# Help find best MSD springs/bushings combo for my 455



## BatmanGTO (Jun 18, 2011)

I decided to update my dizzy, was having a missfire and I suspected this was the source. I have a MSD 6AL #6420, MSD distributor (MSD Ignition 8563) and coil (MSD Ignition 8202K).

Running Autolite AR133 plugs. Would anyone recommend a better or hotter plug?

Heads are casting number 46, made November 14, 1972.

cam:
51-246-4 - Magnum? Mechanical Flat Tappet Camshafts

rockers:
http://www.summitracing.com/parts/CCA-1061-16/?rtype=10

kit I have:
http://www.summitracing.com/parts/CCA-K51-246-4/?rtype=10

Currently using the 18* bushing and both blue springs with 16* initial timing. Timing is all in by only 2300 RPM. I tried blue and silver combo and it was all in by 1700 RPM.

I'm sure someone here has a similar setup, what did you decide on? I'm thinking I'm all in to quick, but I did not check this with the old dizzy installed, I only check the initial timing.

Thanks


----------



## BearGFR (Aug 25, 2008)

"Best" is a subjective term. Are you looking for best power? best economy? best emissions? best drivability?

There's no one 'best' solution, unfortunately. What's 'best' for your combination is probably going to be different from what's 'best' for someone else, even running a similar engine and set-up.

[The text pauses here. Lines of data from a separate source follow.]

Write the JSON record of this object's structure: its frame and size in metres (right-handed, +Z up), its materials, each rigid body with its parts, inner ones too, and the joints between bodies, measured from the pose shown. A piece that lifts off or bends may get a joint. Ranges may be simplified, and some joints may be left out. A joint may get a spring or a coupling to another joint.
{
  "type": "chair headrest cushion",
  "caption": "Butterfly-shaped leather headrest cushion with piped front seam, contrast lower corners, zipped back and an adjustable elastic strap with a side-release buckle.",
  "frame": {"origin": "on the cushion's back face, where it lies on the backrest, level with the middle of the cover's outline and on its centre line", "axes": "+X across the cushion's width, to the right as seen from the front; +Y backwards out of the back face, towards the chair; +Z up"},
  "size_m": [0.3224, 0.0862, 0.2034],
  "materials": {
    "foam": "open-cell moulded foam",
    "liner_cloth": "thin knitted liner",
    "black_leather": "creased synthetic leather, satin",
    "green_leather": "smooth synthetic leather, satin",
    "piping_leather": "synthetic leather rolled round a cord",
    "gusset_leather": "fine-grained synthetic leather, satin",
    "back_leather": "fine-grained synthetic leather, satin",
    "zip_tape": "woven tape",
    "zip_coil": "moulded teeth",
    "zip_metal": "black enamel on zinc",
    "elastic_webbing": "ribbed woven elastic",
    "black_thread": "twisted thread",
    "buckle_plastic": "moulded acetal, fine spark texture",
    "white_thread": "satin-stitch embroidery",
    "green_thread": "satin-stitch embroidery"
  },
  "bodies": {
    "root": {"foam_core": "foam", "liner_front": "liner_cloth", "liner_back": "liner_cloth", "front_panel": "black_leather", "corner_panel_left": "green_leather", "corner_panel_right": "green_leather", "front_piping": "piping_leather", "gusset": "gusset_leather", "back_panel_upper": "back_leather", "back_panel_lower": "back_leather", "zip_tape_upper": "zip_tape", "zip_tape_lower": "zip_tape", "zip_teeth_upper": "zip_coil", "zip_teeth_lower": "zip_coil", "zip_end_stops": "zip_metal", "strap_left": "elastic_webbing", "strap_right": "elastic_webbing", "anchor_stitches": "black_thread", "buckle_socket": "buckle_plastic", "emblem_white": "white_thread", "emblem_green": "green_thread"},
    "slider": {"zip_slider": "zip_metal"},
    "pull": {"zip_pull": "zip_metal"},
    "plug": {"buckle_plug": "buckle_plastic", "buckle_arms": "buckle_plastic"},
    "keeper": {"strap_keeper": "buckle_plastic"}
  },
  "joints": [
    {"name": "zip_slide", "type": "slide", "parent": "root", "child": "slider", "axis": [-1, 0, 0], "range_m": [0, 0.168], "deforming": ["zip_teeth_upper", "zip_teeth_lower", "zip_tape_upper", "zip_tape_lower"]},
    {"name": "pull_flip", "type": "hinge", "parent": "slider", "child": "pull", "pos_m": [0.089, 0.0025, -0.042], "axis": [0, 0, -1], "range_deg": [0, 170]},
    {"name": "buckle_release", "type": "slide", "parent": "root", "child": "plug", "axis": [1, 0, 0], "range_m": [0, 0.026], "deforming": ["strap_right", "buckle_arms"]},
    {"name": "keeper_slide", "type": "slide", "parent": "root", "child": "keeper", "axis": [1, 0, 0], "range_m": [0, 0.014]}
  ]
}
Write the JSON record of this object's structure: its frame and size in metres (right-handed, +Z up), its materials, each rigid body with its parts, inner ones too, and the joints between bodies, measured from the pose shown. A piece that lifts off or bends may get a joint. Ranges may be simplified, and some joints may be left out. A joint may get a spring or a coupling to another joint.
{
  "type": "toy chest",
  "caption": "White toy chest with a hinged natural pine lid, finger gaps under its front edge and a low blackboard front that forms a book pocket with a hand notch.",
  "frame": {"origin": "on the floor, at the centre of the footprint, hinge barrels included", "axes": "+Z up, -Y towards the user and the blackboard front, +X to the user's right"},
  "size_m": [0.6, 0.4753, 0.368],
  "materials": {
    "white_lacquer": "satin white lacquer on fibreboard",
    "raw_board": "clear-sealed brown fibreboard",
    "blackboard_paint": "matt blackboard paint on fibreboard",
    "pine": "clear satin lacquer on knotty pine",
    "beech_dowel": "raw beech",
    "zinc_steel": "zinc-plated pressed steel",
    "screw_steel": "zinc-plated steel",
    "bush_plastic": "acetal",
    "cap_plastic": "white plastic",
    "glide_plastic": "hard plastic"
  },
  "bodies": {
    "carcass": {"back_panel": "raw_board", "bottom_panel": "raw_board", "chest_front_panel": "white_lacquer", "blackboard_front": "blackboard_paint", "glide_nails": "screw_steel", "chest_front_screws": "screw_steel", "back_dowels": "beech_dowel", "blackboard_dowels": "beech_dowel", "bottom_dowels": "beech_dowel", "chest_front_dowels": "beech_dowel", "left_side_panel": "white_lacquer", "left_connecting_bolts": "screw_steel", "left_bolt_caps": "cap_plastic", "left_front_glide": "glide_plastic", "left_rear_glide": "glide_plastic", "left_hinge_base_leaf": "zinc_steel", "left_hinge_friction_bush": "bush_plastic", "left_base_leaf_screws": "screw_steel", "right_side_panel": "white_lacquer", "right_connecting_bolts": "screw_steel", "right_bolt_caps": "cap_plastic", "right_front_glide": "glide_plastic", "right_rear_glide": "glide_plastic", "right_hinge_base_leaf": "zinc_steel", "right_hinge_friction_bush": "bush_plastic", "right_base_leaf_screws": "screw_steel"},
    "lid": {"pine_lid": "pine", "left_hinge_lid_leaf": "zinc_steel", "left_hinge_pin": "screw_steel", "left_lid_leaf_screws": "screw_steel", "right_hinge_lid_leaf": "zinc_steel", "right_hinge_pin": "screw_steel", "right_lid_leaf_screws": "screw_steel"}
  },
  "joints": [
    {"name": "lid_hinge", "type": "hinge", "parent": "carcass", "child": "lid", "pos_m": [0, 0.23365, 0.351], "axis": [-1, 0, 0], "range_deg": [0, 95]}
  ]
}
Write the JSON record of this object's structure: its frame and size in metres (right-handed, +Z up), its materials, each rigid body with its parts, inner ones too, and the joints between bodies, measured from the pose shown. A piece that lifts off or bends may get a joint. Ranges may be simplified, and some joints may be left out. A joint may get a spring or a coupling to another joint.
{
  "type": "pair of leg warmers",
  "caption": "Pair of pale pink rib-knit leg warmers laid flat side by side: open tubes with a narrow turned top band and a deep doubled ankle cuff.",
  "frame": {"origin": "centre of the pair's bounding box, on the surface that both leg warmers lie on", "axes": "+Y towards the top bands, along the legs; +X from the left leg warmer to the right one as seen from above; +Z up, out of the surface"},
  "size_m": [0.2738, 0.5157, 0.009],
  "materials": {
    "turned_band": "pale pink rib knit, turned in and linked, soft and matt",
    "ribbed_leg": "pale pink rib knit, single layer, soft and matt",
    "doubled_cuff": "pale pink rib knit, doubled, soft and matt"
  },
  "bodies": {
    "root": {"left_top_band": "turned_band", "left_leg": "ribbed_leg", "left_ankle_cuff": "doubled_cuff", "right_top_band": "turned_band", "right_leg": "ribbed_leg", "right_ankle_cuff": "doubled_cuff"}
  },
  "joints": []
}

Very often, the process consists of making an educated guess on what your engine is going to 'like', and then make small adjustments from that point while carefully measuring the results until you arrive at the optimum setting for your particular combination. There really aren't any good shortcuts to the process.

Bear


----------



## BatmanGTO (Jun 18, 2011)

I'd just like to get it to how is was with the old dizzy. It had allot more power low and mid range. I don't care about economy or emissions, lol. 

I just made a guess based on the graphs in the instuctions. I guess I'll just have to buy new plugs and see if that can tell me if I'm right on the timing.


----------



## BearGFR (Aug 25, 2008)

Which cylinder heads are you running?

Bear


----------



## Rukee (Feb 8, 2007)

I run the 6AL with the stock dizzy, no issues at all.


----------



## BatmanGTO (Jun 18, 2011)

Heads are casting number 46, made November 14, 1972.

Yes, stock dizzy was fine, but its blown out. I figure is just upgrade it.


----------



## OhioLS2 (Jun 10, 2013)

E3 plugs are going into the 67' lemans..

killer plug.


----------



## BearGFR (Aug 25, 2008)

BatmanGTO said:


> Heads are casting number 46, made November 14, 1972.
> 
> Yes, stock dizzy was fine, but its blown out. I figure is just upgrade it.


Model year 1973, 350 heads. Small valves, open chambers.

As a starting point, set your total advance (vacuum disconnected and plugged, rpm at 2500-3000) to 35 degrees and see how it feels.

Bear


----------



## BatmanGTO (Jun 18, 2011)

Thanks for the advice. I was going to try this today but I dropped my screwdriver and when I retrieved it I found a big mess  I noticed oil spots and my car doesn't normally leak. I don't have a working jack handy so it was hard to get a good look, seems to be coming from behind the engine. I tried to reach under and grab some pics. Note in the last pic allot of that is that tar stuff they put on the chassis.

I figure I better get this sorted before I do anything else.


----------



## BatmanGTO (Jun 18, 2011)

Good news is I think I have the timing all good. It seems to be running real strong. 

Bad news is this oil leak is allot worse than I thought. I'm losing 1/2 quart in only 15 miles. Its blowing all over. It's odd, I wiped it all off and let it run on the jackstands for 15 minutes, didn't see anything leaking. I go drive it and its all over the place.

Not sure its the main seal, I'm thinking crankcase pressure might be too high as I keep popping the dipstick under heavy acceleration. I read about it could leak from something above the seal, but not exactly sure what. I'll see if I can find that thread. PCV goes from top of the motor right by the thermostat and into the back of the carb. It seems to be in working condition.


----------



## Rukee (Feb 8, 2007)

Is your oil fill cap vented?


----------



## BatmanGTO (Jun 18, 2011)

Yes, on both sides. However I noticed the stud girdle blocks 90% of the hole. I'm thinking I need some valve cover spacers and some caps with pcv and run them to my air cleaner.


----------



## BearGFR (Aug 25, 2008)

You mentioned that you're kicking out the dipstick - when that happens does it also puke oil out the dipstick tube?

Sounds like you're building up some considerable crank case pressure and if that's the case, you're bound to have sealing problems.

Bear


----------



## BatmanGTO (Jun 18, 2011)

Yes, but only a small amount sprays out. It's not the source of the leak. I'm having a friend come tomorrow and we will wipe it down and sit under the car and hope we can see where the leak is coming from. Not sure if it must be in gear or revin I'm neutral would be enough.

Oil pressure is 40 idle 80 under load but that seems about right for this 455. That would be high for other engines, but should be fine for the 455.


----------